North American Lumber Demand Remains Soft, Prices Drop Further

As the summer season approaches, the North American lumber market is experiencing a significant downturn in prices, with demand remaining soft across the board. According to Madison’s Lumber Reporter, the price of Western Spruce-Pine-Fir (S-P-F) 2×4 #2&Btr KD (RL) dropped to $356 per thousand board feet (mfbm) in the week ending June 21, down $28 or 7% from the previous week. This marks a continuous decline from the previous month and the same period last year.

Southern Yellow Pine (SYP) East Side 2×4 #2&Btr KD (RL) prices also witnessed a minor drop, falling to $355 mfbm, down $5 or 1% from the prior week. Despite a slight 1% increase from the previous month, the prices remain significantly lower compared to the same week last year, showcasing a drop of 11%.

Current Market Sentiment

The current market sentiment among lumber traders is one of caution and skepticism. Veteran players in the industry are questioning whether the ongoing tepid demand will lead to a lackluster year overall. Many traders, especially in the east, west, and south regions, are anticipating a quiet summer, with some even considering taking extended breaks.

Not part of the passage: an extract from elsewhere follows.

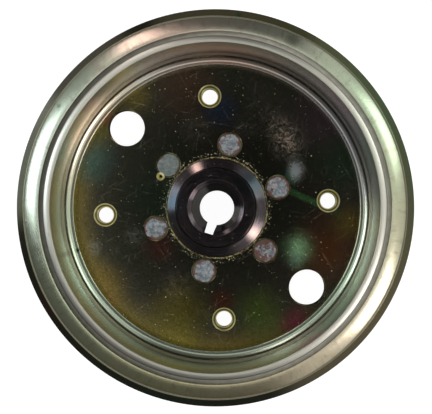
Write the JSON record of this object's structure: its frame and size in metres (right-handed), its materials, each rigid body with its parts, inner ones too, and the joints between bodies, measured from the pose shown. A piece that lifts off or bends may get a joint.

Adding to the market’s woes, recent sawmill curtailment announcements have not managed to uplift the spirits. The May U.S. housing starts data showed a slight decline from the previous month and from May 2023. However, the total number of starts year-to-date for 2024 remains on par with last year, indicating a steady but unimpressive trend in new housing construction.

Long-term Implications

The stability in the most commonly traded lumber items suggests a continued steady pace in housing construction, albeit without significant growth. The industry’s anticipation of the annual summer slowdown is prompting many to question if there will be any meaningful uptick in lumber sales this year.

Madison’s Lumber Reporter summarized the market’s current state succinctly: “Demand for North American lumber experienced little change from last week’s tepid tone. Supply continued to outpace demand in most categories, while prices of panels showed increasing vulnerability.” This sentiment echoes the broader industry’s concerns about the balance between supply and demand and the overall health of the market as summer progresses.

As the industry enters the summer months, the outlook for lumber prices and demand remains uncertain. With prices continuing to drop and demand staying soft, traders and manufacturers alike are bracing for a potentially quiet season. The market’s future will depend heavily on how demand evolves post-summer and whether the supply adjustments made by sawmills will sufficiently balance the market dynamics.